5 Responses to “Bollywood, an Introduction”

  1. Matt Click Says:

    That trailer alone makes me want to run out right now buy this film on DVD.

  2. Nick Rogen Says:

    I find it funny how America regards its music. We seem to only use it as a form of entertainment. Something “hot” for the clubs. Something to rock out to in a car. Something just to listen to when you’re bored. But in other countries, music is used as a communication tool as much as speech is (and, hey, maybe even more so in African countries). They use it to tell stories, pass along emotion, and it’s essential to lives. And everyone, no matter if they suck or not, use it to convey things.
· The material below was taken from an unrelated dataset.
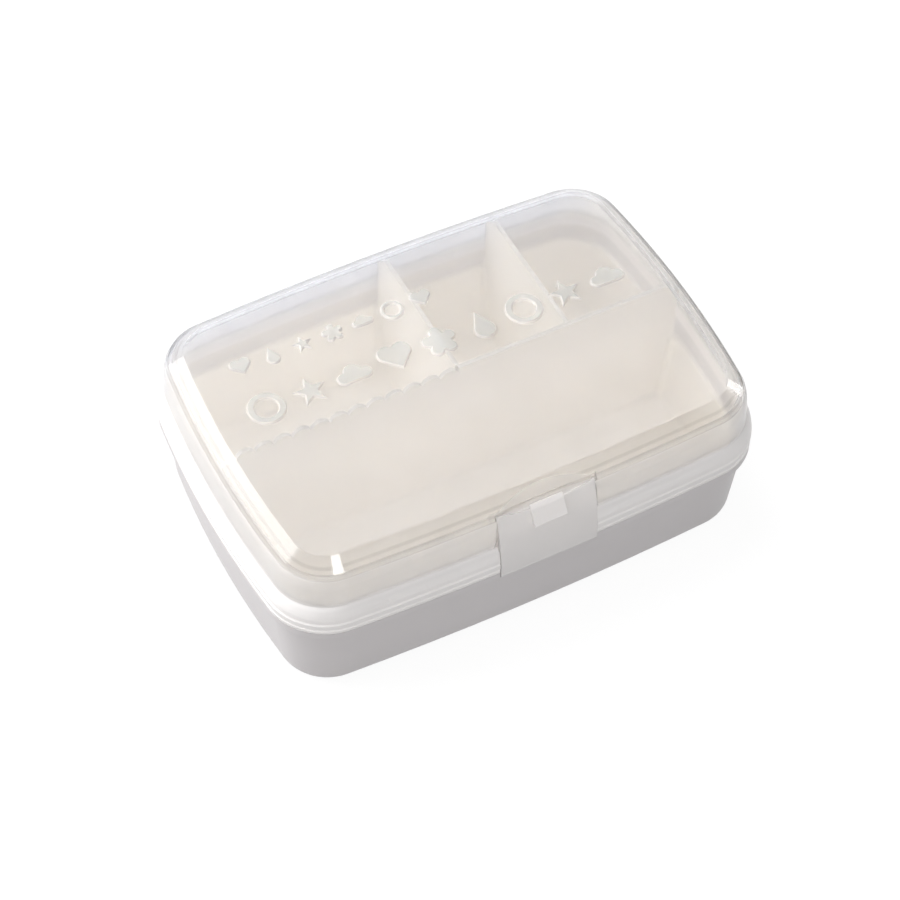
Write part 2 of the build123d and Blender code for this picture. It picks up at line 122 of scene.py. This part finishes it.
class Nodes:
    """The nodes of one material or of the world."""

    def __init__(self, owner):
        owner.use_nodes = True
        self.tree = owner.node_tree
        self.tree.nodes.clear()

    def node(self, kind, settings=None, sockets=(), out=0):
        """Adds a node, sets its values or links to it, and gives back one of its outputs."""
        made = self.tree.nodes.new(kind)
        for key, value in (settings or {}).items():
            setattr(made, key, value)
        pairs = sockets.items() if isinstance(sockets, dict) else enumerate(sockets)
        for key, value in pairs:
            if isinstance(value, Wire):
                self.tree.links.new(value.socket, made.inputs[key])
            else:
                made.inputs[key].default_value = value
        return Wire(self, made.outputs[out] if made.outputs else None)

    def math(self, operation, *values):
        return self.node("ShaderNodeMath", {"operation": operation}, values)

    def place(self):
        return self.node("ShaderNodeTexCoord", out="Object")

    def part(self, vector, axis):
        """One number of a vector."""
        return self.node("ShaderNodeSeparateXYZ", {}, (vector,), out=axis)

    def noise(self, scale, detail=3.0):
        return self.node("ShaderNodeTexNoise", {}, {"Vector": self.place(), "Scale": scale, "Detail": detail})

    def spread(self, wire, low, high, to_low, to_high):
        """Values from low to high, spread between two others."""
        return self.node("ShaderNodeMapRange", {"clamp": True}, (wire, low, high, to_low, to_high))

    def clouds(self, scale):
        return self.spread(self.noise(scale), cloud_low, cloud_high, 0.0, 1.0)

    def blend(self, share, first, second):
        """A colour between two colours."""
        return self.node("ShaderNodeMix", {"data_type": "RGBA"}, {0: share, 6: first, 7: second}, out=2)

    def bump(self, height, strength):
        sockets = {"Height": height, "Strength": strength, "Distance": bump_depth}
        return self.node("ShaderNodeBump", {}, sockets)

    def principled(self, sockets):
        return self.node("ShaderNodeBsdfPrincipled", {}, sockets)

    def shown(self):
        """1 on the rays that show this to the camera, 0 on the rays that light the object."""
        rays = [
            self.node("ShaderNodeLightPath", out=out)
            for out in ("Is Camera Ray", "Is Glossy Ray", "Is Transmission Ray")
        ]
        first_hit = self.math("LESS_THAN", self.node("ShaderNodeLightPath", out="Diffuse Depth"), 0.5)
        return self.math("MAXIMUM", rays[0], self.math("MAXIMUM", rays[1], rays[2])) * first_hit


def moulded(name, colour, shade, roughness, subsurface, top_shade_strength=0.0, top_shade_from=1.0):
    """Satin moulded plastic: faint flow clouds, fine grain, and painted shade that darkens the upward-facing
    top edges above a given height.
    """
    material = bpy.data.materials.new(name)
    nodes = Nodes(material)
    clouds = nodes.clouds(38.0)
    grain = nodes.noise(2600.0, 2.0)
    waves = nodes.noise(120.0, 2.0)
    # Painted shade: faces that point up, above the given height, are mixed towards black
    facing_up = nodes.part(nodes.node("ShaderNodeTexCoord", out="Normal"), 2)
    top_shade = nodes.spread(facing_up, 0.2, 0.5, 0.0, top_shade_strength)
    top_shade = top_shade * nodes.spread(nodes.part(nodes.place(), 2), top_shade_from, top_shade_from + 0.001, 0.0, 1.0)
    tone = nodes.blend(clouds, colour, shade)
    shader = nodes.principled({
        "Base Color": nodes.blend(top_shade, tone, top_shade_tone),
        "Roughness": roughness + 0.08 * grain,
        "IOR": 1.49,
        "Subsurface Weight": subsurface,
        "Subsurface Radius": (1.0, 0.9, 0.8),
        "Subsurface Scale": 0.004,
        "Normal": nodes.bump(grain + 3.0 * waves, 0.12),
    })
    nodes.node("ShaderNodeOutputMaterial", {}, {"Surface": shader})
    return material


def frosted(name, zones, motif_from=1.0, scoop=0.0, bevel_line_strength=0.0):
    """Frosted see-through plastic: haze under a glossy skin, mixed with a share of milk that changes
    from zone to zone. Above motif_from the milk is greyer. The hollow over the latch gets an added
    share of white milk as a painted highlight, the lid's rear gets a painted cool tint, and a painted
    dark line of shade marks the bevel's foot."""
    material = bpy.data.materials.new(name)
    nodes = Nodes(material)
    clouds = nodes.clouds(45.0)
    grain = nodes.noise(2200.0, 2.0)
    normal = nodes.bump(grain, 0.05)
    height = nodes.part(nodes.place(), 2)
    # Painted shade: a thin dark line along the bevel's foot
    from_bevel_foot = nodes.math("ABSOLUTE", height - bevel_foot)
    bevel_line_shade = nodes.spread(from_bevel_foot, shade_line_inner, shade_line_outer, bevel_line_strength, 0.0)
    # Painted cool light: colours are mixed towards a cool tint across the lid's rear
    rear_cool_mask = nodes.spread(nodes.part(nodes.place(), 1), rear_from, rear_to, 0.0, 1.0)
    hazy_tone = nodes.blend(rear_cool_mask, nodes.blend(clouds, haze, warm_haze), rear_painted_cool_tint)
    hazy = nodes.principled({
        "Base Color": nodes.blend(bevel_line_shade, hazy_tone, bevel_line_shade_tone),
        "Roughness": haze_roughness + 0.03 * grain,
        "IOR": 1.12,
        "Transmission Weight": 1.0,
        "Coat Weight": 1.0,
        "Coat Roughness": skin_roughness,
        "Coat IOR": 1.45,
        "Normal": normal,
    })
    on_motif = nodes.spread(height, motif_from, motif_from + 2 * step, 0.0, 1.0)
    milky_tone = nodes.blend(rear_cool_mask, nodes.blend(on_motif, milk, motif_milk), rear_painted_cool_tint)
    milky = nodes.principled({
        "Base Color": nodes.blend(bevel_line_shade, milky_tone, bevel_line_shade_tone),
        "Roughness": 0.3 + 0.06 * grain,
        "IOR": 1.45,
        "Normal": normal,
    })
    share = nodes.spread(clouds, 0.0, 1.0, -0.01, 0.01)
    before = 0.0
    for start, end, level in zones:
        share = share + nodes.spread(height, start, end, 0.0, level - before)
        before = level
    ends = (nodes.place(), scoop_centre)
    from_centre = nodes.node("ShaderNodeVectorMath", {"operation": "DISTANCE"}, ends, out=1)
    # Painted highlight: the hollow over the latch gets more white milk, so it shows lighter
    share = share + nodes.spread(from_centre, scoop_radius + 0.00002, scoop_radius + 0.00006, scoop, 0.0)
    shader = nodes.node("ShaderNodeMixShader", {}, (share, hazy, milky))
    nodes.node("ShaderNodeOutputMaterial", {}, {"Surface": shader})
    return material


base_white = moulded("base_white", white, white_shade, 0.34, 0.15)
# The tray and all dividers get painted shade on their upward-facing top edges above 55 mm
liner_cream = moulded("liner_cream", cream, cream_shade, 0.42, 0.1, 0.35, 0.055)
# The long divider is the same cream plastic as the tray, made darker as painted shade
shaded_divider_cream = moulded("shaded_divider_cream", shaded_cream, shaded_cream_variant, 0.42, 0.1, 0.35, 0.055)
# The lid's last two numbers are a painted highlight in the hollow over the latch and a painted dark line at
# the bevel's foot
frosted_lid = frosted("frosted_lid", lid_zones, motif_top - 2 * step, 0.12, 0.35)
frosted_latch = frosted("frosted_latch", latch_zones)
seal_milky = frosted("seal_milky", seal_zones)

finishes = {
    "base": base_white,
    "tray": liner_cream,
    # The long divider takes the darker cream copy: painted shade
    "long_divider": shaded_divider_cream,
    "cross_divider_mid": liner_cream,
    "cross_divider_right": liner_cream,
    "lid": frosted_lid,
    "lid_seal": seal_milky,
    "latch": frosted_latch,
}
for name, material in finishes.items():
    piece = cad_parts[name]
    piece.data.materials.clear()
    piece.data.materials.append(material)


# Camera, fitted to the box's edges

image_side = 900.0
camera_turn = math.radians(-28.95)
camera_rise = math.radians(51.57)
camera_roll = math.radians(1.71)
camera_reach = 0.9228
focal_pixels = 2767.0
centre_u, centre_v = 453.4, 426.7
sensor_width = 36.0
target = Vector((0.0, 0.0, 0.03))

back = Vector((
    math.sin(camera_turn) * math.cos(camera_rise),
    -math.cos(camera_turn) * math.cos(camera_rise),
    math.sin(camera_rise),
))
level = (-back).cross(Vector((0, 0, 1))).normalized()
upright = level.cross(-back)
right = math.cos(camera_roll) * level + math.sin(camera_roll) * upright
up = -math.sin(camera_roll) * level + math.cos(camera_roll) * upright
camera = bpy.data.objects.new("camera", bpy.data.cameras.new("camera"))
bpy.context.scene.collection.objects.link(camera)
camera.matrix_world = Matrix.LocRotScale(
    target + camera_reach * back,
    Matrix((right, up, back)).transposed(),
    None,
)
camera.data.sensor_width = sensor_width
camera.data.lens = focal_pixels / image_side * sensor_width
camera.data.shift_x = (image_side / 2 - centre_u) / image_side
camera.data.shift_y = (centre_v - image_side / 2) / image_side
camera.data.clip_end = 20.0
bpy.context.scene.camera = camera


# Ground, backdrop and light

floor_half = 4.0
floor_tone = 0.14
floor_glow = 0.9
sky_level = 0.34

material = bpy.data.materials.new("ground")
nodes = Nodes(material)
paint = nodes.node("ShaderNodeBsdfDiffuse", {}, {"Color": (floor_tone, floor_tone, floor_tone, 1)})
glow = nodes.node("ShaderNodeEmission", {}, {"Strength": nodes.shown() * floor_glow})
both = nodes.node("ShaderNodeAddShader", {}, (paint, glow))
nodes.node("ShaderNodeOutputMaterial", {}, {"Surface": both})

mesh = bpy.data.meshes.new("ground")
corners = [(x * floor_half, y * floor_half, 0) for x, y in ((-1, -1), (1, -1), (1, 1), (-1, 1))]
mesh.from_pydata(corners, [], [(0, 1, 2, 3)])
mesh.materials.append(material)
floor = bpy.data.objects.new("ground", mesh)
bpy.context.scene.collection.objects.link(floor)

world = bpy.data.worlds.new("studio")
bpy.context.scene.world = world
nodes = Nodes(world)
strength = nodes.spread(nodes.shown(), 0.0, 1.0, sky_level, 1.0)
sky = nodes.node("ShaderNodeBackground", {}, {"Color": (1, 1, 1, 1), "Strength": strength})
nodes.node("ShaderNodeOutputWorld", {}, {"Surface": sky})


def panel_light(name, place, width, height, power):
    """A soft lamp that faces the box."""
    lamp = bpy.data.lights.new(name, "AREA")
    lamp.shape = "RECTANGLE"
    lamp.size = width
    lamp.size_y = height
    lamp.energy = power
    holder = bpy.data.objects.new(name, lamp)
    bpy.context.scene.collection.objects.link(holder)
    holder.location = place
    holder.rotation_euler = (target - Vector(place)).to_track_quat("-Z", "Y").to_euler()


panel_light("key", (-0.96, 0.69, 0.66), 1.0, 0.9, 14.5)
panel_light("front", (-0.07, -0.92, 1.02), 0.28, 0.28, 2.7)
panel_light("low", (-0.64, -1.1, 0.5), 1.2, 0.7, 6.0)
panel_light("right", (1.3, 0.0, 0.31), 0.3, 0.3, 1.8)
panel_light("top", (-0.27, 0.57, 1.2), 0.9, 0.9, 12.5)

bpy.context.scene.view_settings.view_transform = "Standard"

# Light reaches the compartments through several frosted walls, so it may bounce often
bpy.context.scene.cycles.max_bounces = 24
bpy.context.scene.cycles.diffuse_bounces = 12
I think it’s awesome and this movie. It may be westernized, but at least it still keeps its heart close to music.

  3. anotherlens Says:

    You know, I never thought about that. I guess it’s a sign of my own American identity that I don’t think of music that way. I mean, I recognize that music has power and holds sway over our emotions, changes moods, and can be more powerful than a good beat. But as a form of communication, I wasn’t thinking about that when I wrote this post. Having said that, part of me is skeptical that it’s all about that. Part of me wonders how much of it is Western influence and the need to follow the MTV-culture. I’m not sure. I’ll be on the lookout with my other Bollywood viewings.

  4. Nick Rogen Says:

    I feel bad for cultures trying to copy the Western MTV format…

  5. Ana Says:

    I can definitely see how he’s a “sex God” in Bollywood. His figure is reminiscent of Brad Pitt’s, and he does expose the skin quite a bit (amid pumping out those hips, as you mentioned earlier). Incidentally, I have seen some of his dance moves (which remind me of 90s American dance moves but w/an obvious mixture of some sort of stylized Indian dance moves) before but with another pop Indian artist. Unfortunately, I don’t know where I hid that video. When I find I’ll send it your way!